▶ _Supplied data_
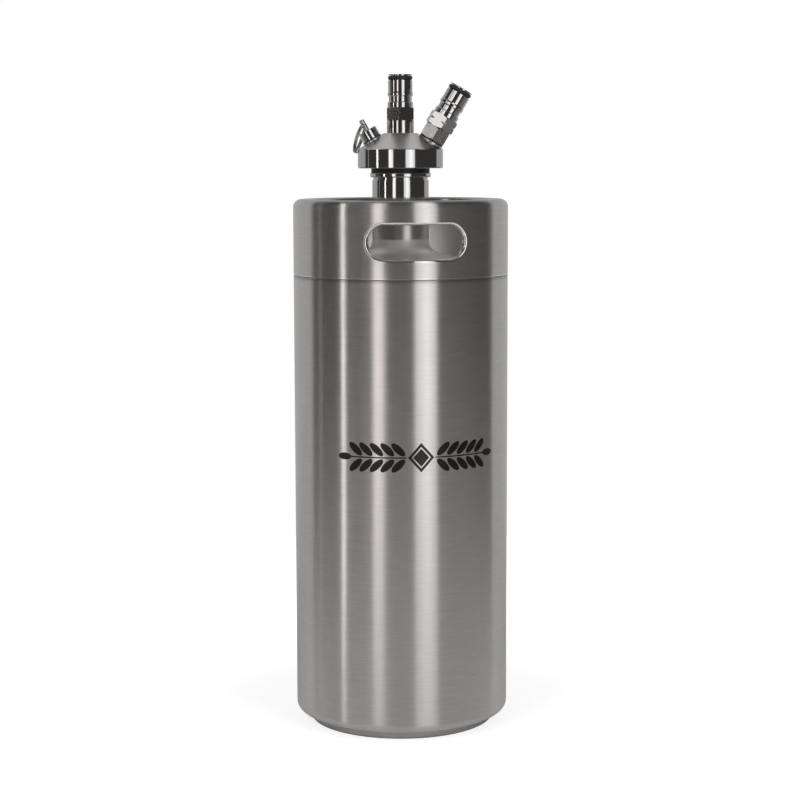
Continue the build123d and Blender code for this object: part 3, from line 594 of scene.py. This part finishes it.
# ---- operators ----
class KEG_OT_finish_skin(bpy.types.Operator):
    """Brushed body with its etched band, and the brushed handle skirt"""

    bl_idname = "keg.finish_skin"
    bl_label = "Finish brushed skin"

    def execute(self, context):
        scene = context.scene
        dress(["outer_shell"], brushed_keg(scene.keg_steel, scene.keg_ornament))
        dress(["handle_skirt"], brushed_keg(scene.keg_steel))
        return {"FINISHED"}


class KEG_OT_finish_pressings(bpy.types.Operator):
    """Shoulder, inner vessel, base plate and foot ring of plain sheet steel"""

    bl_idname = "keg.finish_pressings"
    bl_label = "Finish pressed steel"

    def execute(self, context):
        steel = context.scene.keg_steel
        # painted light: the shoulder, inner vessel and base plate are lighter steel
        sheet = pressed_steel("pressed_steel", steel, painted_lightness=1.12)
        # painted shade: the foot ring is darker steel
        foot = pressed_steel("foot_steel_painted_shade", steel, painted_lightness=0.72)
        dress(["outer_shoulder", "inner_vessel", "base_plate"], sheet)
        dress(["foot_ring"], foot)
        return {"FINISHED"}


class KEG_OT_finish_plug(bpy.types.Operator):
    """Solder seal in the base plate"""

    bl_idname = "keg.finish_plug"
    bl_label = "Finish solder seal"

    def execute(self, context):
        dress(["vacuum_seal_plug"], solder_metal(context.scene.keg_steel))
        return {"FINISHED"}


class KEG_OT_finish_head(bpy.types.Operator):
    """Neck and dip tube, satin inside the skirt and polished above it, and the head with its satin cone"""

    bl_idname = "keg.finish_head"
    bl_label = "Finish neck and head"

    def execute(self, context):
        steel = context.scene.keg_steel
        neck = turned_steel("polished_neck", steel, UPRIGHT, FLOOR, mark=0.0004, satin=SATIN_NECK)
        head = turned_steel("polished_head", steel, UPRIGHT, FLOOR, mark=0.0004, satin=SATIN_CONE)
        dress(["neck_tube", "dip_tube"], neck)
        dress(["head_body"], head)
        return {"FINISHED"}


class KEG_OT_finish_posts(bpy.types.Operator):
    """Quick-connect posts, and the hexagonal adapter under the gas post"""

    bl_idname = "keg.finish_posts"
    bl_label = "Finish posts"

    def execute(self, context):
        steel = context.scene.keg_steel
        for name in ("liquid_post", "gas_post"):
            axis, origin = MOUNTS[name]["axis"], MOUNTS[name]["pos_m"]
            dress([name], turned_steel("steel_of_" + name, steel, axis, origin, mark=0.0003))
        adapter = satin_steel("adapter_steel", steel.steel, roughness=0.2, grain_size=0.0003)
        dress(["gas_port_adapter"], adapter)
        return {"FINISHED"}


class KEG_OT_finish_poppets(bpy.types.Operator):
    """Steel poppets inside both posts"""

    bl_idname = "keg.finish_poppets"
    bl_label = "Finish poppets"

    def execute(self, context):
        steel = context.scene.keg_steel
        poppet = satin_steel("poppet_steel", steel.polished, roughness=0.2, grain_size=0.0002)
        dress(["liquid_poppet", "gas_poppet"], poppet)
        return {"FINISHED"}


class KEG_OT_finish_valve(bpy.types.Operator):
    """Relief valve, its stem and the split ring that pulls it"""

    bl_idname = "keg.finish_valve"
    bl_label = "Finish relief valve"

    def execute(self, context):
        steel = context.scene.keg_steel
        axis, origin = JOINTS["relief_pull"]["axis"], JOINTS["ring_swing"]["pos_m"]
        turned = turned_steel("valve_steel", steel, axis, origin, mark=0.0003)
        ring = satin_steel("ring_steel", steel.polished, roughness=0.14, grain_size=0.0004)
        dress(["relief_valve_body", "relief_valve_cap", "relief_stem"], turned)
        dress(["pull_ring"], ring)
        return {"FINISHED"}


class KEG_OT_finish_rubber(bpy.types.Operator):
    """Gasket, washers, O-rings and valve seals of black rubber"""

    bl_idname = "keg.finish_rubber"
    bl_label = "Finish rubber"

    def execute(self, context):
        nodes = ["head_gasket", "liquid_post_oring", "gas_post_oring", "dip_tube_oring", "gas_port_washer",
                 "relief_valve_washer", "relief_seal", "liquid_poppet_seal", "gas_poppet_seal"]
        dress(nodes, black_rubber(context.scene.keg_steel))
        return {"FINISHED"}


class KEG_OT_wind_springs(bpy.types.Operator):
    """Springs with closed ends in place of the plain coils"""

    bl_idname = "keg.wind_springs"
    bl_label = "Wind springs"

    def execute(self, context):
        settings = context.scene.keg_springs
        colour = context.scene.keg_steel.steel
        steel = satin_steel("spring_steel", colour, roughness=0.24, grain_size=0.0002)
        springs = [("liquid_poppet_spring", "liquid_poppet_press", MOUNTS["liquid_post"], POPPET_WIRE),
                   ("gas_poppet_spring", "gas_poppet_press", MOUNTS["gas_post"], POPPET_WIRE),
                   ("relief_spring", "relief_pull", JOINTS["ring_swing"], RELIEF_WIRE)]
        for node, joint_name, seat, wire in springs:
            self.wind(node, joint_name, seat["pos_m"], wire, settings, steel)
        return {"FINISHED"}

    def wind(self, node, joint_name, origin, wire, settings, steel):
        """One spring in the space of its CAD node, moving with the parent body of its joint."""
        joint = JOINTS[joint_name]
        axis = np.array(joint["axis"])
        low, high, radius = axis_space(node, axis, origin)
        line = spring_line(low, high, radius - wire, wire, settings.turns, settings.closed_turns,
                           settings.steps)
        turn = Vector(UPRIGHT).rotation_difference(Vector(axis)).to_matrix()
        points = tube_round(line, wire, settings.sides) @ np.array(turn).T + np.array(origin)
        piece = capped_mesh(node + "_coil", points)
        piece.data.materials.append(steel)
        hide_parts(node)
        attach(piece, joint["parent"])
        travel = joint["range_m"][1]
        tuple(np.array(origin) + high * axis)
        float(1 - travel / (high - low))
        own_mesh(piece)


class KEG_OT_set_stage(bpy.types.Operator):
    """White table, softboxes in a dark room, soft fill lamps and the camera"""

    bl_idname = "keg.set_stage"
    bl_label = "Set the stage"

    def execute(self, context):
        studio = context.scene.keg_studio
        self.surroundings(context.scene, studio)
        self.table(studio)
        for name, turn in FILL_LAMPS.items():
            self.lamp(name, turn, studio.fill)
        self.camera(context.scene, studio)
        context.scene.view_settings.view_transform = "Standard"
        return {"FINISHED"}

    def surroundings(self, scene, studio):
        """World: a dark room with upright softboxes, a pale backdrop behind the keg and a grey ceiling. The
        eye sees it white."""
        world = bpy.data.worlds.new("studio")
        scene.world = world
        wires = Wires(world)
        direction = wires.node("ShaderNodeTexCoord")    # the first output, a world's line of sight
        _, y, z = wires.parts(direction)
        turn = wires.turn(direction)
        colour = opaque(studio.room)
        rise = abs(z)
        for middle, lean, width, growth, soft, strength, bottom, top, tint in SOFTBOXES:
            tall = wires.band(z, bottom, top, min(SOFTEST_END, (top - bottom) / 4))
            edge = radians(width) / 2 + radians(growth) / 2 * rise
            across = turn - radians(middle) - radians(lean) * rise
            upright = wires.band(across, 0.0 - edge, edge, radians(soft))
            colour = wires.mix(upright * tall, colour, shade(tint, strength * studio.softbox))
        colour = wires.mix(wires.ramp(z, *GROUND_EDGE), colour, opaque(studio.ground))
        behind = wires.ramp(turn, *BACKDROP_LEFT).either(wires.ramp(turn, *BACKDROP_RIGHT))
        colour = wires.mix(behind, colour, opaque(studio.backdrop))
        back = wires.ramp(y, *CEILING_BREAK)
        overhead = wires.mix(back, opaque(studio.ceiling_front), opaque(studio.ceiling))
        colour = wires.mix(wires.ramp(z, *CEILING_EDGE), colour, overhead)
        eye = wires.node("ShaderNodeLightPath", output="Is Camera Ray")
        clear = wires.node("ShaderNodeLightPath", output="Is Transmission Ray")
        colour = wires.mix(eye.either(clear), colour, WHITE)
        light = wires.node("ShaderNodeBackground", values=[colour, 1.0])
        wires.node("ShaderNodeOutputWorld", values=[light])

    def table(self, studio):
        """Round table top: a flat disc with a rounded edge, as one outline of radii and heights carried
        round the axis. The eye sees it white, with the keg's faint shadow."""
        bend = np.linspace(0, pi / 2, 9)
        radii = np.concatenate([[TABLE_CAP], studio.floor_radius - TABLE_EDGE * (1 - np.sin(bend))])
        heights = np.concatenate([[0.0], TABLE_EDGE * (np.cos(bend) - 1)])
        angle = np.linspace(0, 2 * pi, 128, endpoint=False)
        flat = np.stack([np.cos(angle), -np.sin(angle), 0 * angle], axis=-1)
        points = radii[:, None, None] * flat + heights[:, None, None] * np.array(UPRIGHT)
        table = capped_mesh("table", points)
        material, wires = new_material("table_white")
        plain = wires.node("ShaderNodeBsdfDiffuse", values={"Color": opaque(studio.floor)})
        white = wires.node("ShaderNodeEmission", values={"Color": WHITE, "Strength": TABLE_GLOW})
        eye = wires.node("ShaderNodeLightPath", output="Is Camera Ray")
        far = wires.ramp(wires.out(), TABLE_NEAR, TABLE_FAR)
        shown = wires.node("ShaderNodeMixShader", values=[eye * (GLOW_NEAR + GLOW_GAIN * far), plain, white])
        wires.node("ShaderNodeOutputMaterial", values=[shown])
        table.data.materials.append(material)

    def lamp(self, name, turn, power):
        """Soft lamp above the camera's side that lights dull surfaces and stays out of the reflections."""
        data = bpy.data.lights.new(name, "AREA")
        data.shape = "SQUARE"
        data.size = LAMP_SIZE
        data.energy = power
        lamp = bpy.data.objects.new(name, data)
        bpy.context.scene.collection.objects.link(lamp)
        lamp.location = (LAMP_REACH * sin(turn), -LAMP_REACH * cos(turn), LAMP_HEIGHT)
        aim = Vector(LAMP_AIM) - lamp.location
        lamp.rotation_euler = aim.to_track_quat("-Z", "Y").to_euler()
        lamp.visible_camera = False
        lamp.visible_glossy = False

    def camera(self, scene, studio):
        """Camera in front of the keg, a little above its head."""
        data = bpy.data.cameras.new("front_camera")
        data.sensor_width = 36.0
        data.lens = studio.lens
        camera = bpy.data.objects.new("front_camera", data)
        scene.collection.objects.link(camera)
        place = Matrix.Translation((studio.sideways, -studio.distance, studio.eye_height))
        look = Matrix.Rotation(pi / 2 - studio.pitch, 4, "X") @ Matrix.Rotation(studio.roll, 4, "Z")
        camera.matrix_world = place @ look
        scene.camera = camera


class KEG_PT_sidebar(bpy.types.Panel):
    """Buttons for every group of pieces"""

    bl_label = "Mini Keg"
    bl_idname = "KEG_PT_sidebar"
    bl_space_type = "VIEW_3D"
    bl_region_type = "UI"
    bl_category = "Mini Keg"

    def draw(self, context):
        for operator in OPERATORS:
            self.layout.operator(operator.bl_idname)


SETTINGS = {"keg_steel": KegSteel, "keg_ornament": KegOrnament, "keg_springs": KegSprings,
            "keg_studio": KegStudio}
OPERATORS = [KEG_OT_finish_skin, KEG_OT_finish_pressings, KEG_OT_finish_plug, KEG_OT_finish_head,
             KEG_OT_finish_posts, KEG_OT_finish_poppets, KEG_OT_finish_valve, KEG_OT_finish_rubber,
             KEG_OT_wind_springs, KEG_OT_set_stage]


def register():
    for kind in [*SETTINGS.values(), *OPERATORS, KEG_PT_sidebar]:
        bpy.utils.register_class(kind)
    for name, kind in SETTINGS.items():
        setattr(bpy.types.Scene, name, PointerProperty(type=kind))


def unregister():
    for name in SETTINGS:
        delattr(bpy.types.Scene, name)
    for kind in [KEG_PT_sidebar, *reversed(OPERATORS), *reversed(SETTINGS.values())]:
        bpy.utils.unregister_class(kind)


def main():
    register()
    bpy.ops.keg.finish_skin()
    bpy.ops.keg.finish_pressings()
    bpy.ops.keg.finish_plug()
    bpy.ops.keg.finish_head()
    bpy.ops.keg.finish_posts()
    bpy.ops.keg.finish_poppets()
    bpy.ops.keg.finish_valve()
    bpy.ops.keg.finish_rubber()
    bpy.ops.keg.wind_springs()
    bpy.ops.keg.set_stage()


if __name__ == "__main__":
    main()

▶ _Exercise_
What is wanted is an exact copy of the lines from the line containing "hide_parts(node)" to the line containing "own_mesh(piece)", both lines included, and of no other line.

▶ _Full solution_
        hide_parts(node)
        attach(piece, joint["parent"])
        travel = joint["range_m"][1]
        tuple(np.array(origin) + high * axis)
        float(1 - travel / (high - low))
        own_mesh(piece)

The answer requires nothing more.